DATA EXCERPT:
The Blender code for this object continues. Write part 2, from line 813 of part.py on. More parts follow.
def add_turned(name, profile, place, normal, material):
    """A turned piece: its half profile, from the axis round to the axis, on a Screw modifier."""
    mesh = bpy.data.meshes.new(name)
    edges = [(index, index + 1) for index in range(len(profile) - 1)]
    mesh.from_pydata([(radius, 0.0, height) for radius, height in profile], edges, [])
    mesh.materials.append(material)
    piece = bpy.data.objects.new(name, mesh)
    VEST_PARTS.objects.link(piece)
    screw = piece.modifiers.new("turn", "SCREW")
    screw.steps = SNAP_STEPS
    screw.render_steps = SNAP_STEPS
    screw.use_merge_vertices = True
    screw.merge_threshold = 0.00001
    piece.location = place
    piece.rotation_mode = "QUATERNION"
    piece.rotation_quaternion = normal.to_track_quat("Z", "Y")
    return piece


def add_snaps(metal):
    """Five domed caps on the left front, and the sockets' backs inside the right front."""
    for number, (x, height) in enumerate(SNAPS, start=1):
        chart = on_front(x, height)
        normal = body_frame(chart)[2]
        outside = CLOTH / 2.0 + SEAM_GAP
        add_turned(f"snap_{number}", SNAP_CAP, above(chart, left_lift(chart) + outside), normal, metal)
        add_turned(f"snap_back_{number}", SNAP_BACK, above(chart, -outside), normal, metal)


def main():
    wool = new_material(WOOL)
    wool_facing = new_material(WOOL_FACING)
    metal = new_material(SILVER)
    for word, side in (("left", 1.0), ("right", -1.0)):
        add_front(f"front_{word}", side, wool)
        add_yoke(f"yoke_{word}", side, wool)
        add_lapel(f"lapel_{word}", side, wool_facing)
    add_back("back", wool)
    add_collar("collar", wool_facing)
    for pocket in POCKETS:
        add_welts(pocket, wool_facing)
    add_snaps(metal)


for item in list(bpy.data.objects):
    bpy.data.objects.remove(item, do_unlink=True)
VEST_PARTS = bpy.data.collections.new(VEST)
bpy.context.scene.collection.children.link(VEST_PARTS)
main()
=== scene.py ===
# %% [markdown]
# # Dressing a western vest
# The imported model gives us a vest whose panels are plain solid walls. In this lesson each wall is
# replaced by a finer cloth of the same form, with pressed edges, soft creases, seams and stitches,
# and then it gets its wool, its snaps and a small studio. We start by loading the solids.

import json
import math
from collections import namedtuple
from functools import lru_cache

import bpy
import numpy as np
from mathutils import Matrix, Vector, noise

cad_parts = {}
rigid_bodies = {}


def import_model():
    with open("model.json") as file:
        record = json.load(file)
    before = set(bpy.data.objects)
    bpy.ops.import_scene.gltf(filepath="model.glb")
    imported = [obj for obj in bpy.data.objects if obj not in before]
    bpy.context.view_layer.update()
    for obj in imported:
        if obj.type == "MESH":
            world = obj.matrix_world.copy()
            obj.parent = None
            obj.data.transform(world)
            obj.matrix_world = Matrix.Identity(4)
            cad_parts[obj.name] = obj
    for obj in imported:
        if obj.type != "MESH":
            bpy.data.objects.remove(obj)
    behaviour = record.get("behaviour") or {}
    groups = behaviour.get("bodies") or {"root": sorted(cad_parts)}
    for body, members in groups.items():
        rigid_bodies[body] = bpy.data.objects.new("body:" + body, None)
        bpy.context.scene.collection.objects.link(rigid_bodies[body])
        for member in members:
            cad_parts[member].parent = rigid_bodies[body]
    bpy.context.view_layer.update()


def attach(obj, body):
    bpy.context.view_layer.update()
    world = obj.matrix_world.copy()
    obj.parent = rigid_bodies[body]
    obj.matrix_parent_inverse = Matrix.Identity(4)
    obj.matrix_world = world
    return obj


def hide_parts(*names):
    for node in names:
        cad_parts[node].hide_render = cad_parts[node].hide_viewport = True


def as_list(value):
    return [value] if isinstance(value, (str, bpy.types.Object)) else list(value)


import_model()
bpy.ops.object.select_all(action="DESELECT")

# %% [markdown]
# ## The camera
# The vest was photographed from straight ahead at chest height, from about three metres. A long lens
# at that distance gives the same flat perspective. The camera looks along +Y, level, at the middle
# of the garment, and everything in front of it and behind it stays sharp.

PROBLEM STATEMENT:
Can you repeat, word for word, every line above from the one containing "for item in" down to the one containing "record = json.load(file)", including both?

FULL RESPONSE:
for item in list(bpy.data.objects):
    bpy.data.objects.remove(item, do_unlink=True)
VEST_PARTS = bpy.data.collections.new(VEST)
bpy.context.scene.collection.children.link(VEST_PARTS)
main()
=== scene.py ===
# %% [markdown]
# # Dressing a western vest
# The imported model gives us a vest whose panels are plain solid walls. In this lesson each wall is
# replaced by a finer cloth of the same form, with pressed edges, soft creases, seams and stitches,
# and then it gets its wool, its snaps and a small studio. We start by loading the solids.

import json
import math
from collections import namedtuple
from functools import lru_cache

import bpy
import numpy as np
from mathutils import Matrix, Vector, noise

cad_parts = {}
rigid_bodies = {}


def import_model():
    with open("model.json") as file:
        record = json.load(file)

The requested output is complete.